Nice work Shannon, I totally agree with you. Knowing the threats is very helpful especially when paths cross. Any intersection is where to be most vigilant so I am always focused on finding vehicles larger that me on all approaches, especially from my left and right. I am less worried about what is in front of me or behind generally, but I still check often. About 50-55% of crashes happen at intersections, 20% at driveways, 25-30% between intersections. 2.5x greater chance to be hit from your left than right. Usually more risk of left turning vehicles than right turning vehicles ( I agree with Bryan that A-pillars make a big blind spot.) I like riding as close to the middle of the street as I can if there are no bike lanes; this helps me eliminate rear approach crashes as I can manage the street and move over when I feel it is safe for me to be passed. I almost never move over at intersections, I don’t want to be right hooked when I’m trying to go forward. Ride as much as you can to the left and in front of your younger bike riders. Keep up the great work!

Mark Linehan
Mark Linehan
18 days ago

I believe in doing whatever I can to make drivers see me. That includes positioning myself at intersections so that I am as obvious as possible – in the driving lane if necessary. It includes front and light blinking lights to attract attention.

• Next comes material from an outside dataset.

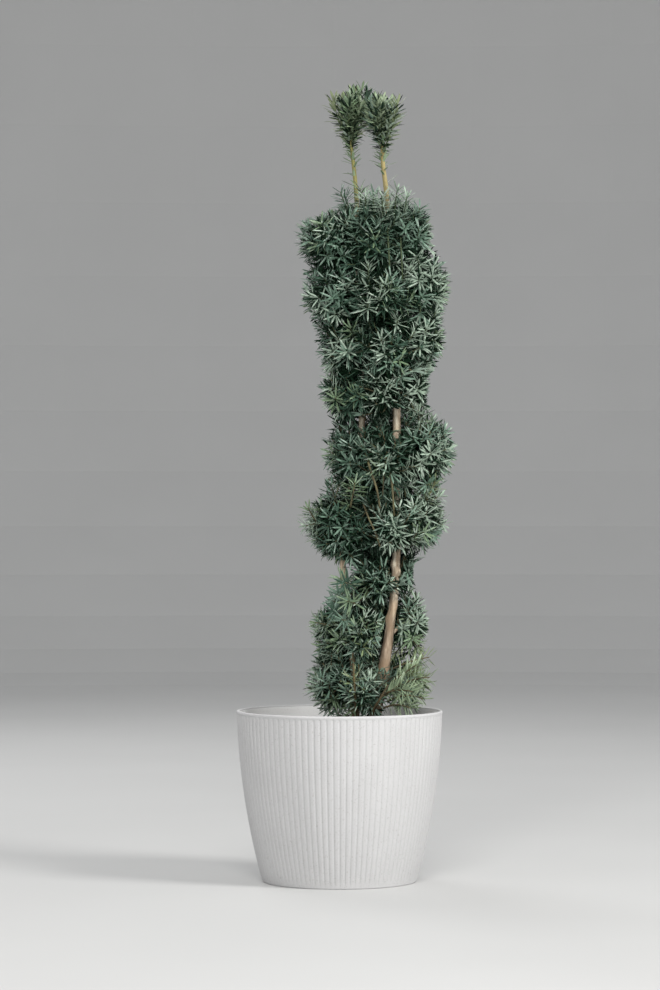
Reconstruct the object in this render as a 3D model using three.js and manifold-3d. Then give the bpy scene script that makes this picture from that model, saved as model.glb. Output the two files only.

When I have cars around me at an intersection, I look for clues to see what the drivers plan to do. Turn signals are obvious, but also wheels turned.

Whenever possible I try to look at drivers’ faces to see if they actually see me. If I don’t know, then I’m extra cautious.

idlebytes
idlebytes
16 days ago

Fails to yield while turning isn’t that surprising as the number one. What’s surprising is unsafely passes cyclist only being at 1 or 2%. If this data is put together like other data sets I’ve seen I suppose that could be because it’s a secondary cause in other categories.

Either way close passing is certainly what feels like the most dangerous motorist behaviors. Failing to yield while turning or at a crosswalk happens at such low speeds and almost always just leads to me stopping short while they continue that it doesn’t even register with me anymore. I suppose that’s because I have more control in those situations.

Other then taking the lane there’s not much I can do about a driver making the poor decision to pass when there isn’t enough space. If someone is being aggressive for several blocks I’ll pull over but the recent close passes I’ve had were within a few seconds of a driver approaching me.

Great article it’s nice to have these resource to direct people to when discussing driving safety.

James Mason
James Mason
5 days ago

I don’t ride on the roads. I live in Anchorage, which has excellent bike trails around town. Of course now that there’s snow on the trails I switch to skis and the bike stays in the garage. I worry that cyclists who pedal will be run off the trails, which ban motorized vehicles, by these motorized eBikes. The cell phone has made streets unsafe for cyclists. The eBike is going to run us off the trails.